- [Directions]: Locate the string "before" throughout the material and copy every line in which it occurs.

- [Rows]:

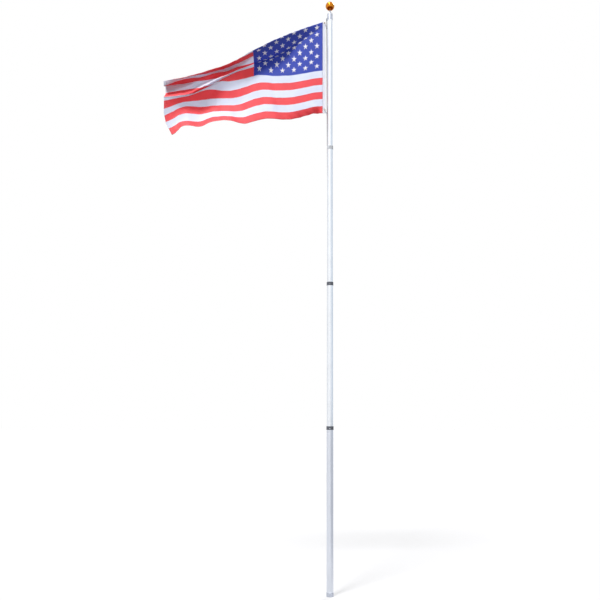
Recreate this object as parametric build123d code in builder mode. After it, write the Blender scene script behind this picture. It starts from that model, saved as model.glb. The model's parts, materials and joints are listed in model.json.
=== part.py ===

--

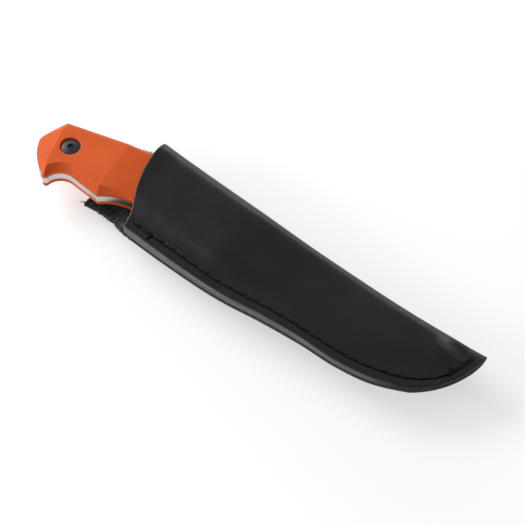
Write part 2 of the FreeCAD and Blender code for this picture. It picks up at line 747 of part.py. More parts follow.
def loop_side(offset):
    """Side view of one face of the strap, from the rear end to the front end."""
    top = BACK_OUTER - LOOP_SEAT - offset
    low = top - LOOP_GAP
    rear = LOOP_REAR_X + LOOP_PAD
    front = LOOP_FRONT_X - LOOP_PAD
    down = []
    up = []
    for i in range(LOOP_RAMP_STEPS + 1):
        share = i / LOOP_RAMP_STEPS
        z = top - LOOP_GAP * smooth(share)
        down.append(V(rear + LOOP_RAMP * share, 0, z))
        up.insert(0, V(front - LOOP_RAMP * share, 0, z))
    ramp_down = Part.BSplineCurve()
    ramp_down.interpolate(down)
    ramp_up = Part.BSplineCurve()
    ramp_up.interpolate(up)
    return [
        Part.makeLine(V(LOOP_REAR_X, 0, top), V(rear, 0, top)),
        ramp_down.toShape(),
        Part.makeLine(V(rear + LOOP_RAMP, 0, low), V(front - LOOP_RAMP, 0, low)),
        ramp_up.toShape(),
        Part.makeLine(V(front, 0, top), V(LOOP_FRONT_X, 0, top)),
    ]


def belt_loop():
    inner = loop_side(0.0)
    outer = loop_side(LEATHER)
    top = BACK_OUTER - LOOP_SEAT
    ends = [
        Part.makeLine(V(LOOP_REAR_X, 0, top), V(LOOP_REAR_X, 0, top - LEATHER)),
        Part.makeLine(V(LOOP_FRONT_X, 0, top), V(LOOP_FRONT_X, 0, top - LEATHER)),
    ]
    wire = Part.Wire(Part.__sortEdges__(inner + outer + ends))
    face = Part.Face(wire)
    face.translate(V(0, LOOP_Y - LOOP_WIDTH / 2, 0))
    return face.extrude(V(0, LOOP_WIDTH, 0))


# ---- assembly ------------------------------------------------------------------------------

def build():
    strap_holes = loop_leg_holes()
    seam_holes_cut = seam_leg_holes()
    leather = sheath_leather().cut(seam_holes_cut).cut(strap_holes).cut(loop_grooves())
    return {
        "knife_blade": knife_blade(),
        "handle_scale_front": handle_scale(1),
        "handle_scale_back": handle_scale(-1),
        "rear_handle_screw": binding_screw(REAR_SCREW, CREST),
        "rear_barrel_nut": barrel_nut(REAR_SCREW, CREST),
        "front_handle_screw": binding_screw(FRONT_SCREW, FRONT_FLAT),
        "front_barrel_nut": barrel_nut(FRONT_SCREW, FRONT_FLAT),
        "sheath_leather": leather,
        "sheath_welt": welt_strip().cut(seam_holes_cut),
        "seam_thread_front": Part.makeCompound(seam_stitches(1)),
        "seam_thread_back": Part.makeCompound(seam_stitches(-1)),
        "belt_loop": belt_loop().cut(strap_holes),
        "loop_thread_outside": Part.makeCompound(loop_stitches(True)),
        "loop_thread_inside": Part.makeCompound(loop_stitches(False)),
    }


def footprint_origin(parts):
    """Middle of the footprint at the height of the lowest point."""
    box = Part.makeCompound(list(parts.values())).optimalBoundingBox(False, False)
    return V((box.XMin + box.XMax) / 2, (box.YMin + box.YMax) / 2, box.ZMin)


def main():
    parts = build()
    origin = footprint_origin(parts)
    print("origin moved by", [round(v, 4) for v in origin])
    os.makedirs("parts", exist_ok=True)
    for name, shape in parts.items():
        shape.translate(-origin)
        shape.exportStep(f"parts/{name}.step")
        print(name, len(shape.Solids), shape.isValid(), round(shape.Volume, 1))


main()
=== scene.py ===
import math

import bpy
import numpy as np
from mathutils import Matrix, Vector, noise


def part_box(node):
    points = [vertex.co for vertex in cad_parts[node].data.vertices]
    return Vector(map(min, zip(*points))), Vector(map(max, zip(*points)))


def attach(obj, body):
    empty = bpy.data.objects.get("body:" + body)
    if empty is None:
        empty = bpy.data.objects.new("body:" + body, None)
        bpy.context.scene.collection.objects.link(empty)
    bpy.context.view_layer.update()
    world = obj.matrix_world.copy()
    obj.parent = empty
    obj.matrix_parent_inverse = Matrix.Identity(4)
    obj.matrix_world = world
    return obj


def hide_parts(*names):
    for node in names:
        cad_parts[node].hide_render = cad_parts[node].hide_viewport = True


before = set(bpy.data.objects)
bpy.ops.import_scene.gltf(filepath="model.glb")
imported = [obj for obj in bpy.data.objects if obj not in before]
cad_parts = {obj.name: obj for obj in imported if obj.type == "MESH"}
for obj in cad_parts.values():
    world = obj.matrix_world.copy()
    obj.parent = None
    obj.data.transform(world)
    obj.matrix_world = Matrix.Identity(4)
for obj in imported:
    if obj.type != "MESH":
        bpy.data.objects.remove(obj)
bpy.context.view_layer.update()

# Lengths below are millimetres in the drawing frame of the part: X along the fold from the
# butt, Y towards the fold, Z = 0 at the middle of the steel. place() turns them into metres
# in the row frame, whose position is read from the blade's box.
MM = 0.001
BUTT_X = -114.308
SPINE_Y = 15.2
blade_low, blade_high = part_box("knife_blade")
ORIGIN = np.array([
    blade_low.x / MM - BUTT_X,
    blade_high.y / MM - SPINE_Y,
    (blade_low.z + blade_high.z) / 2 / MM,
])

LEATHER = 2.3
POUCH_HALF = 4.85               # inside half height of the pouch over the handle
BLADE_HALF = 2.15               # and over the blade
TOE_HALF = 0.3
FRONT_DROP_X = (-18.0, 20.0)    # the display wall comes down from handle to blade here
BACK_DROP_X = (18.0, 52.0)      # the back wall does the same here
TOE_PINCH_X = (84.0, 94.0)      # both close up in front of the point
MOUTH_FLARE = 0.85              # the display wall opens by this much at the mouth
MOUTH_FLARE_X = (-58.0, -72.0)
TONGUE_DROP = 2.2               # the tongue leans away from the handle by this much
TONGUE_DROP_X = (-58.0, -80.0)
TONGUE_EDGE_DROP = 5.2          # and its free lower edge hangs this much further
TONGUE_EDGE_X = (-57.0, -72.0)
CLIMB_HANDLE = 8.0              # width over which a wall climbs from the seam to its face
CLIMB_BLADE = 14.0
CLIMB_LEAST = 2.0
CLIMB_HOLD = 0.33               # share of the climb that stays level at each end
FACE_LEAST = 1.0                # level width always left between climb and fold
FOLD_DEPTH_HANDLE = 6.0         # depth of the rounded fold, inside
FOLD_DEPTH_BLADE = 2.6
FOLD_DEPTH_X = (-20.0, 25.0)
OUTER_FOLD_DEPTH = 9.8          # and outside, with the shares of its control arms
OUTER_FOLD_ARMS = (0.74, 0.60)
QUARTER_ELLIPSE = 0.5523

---

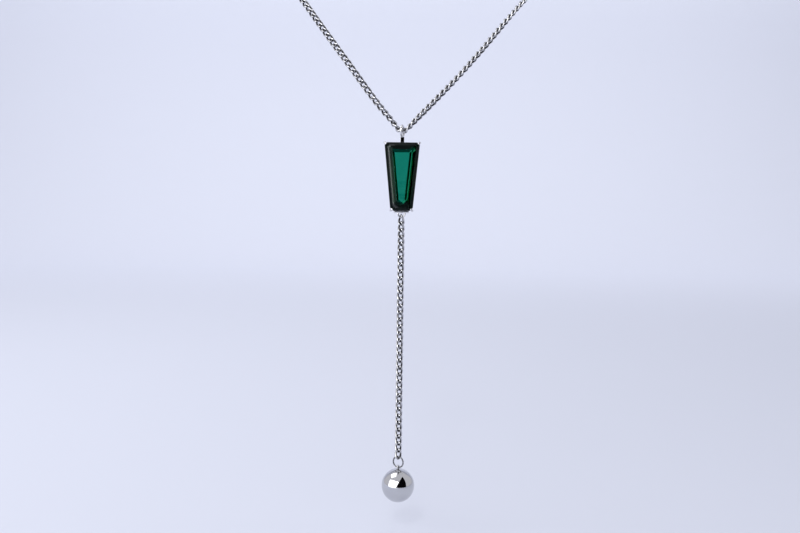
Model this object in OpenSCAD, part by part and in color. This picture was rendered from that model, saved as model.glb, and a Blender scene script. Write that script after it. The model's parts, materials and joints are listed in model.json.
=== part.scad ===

- [Finished task]:
before = set(bpy.data.objects)
imported = [obj for obj in bpy.data.objects if obj not in before]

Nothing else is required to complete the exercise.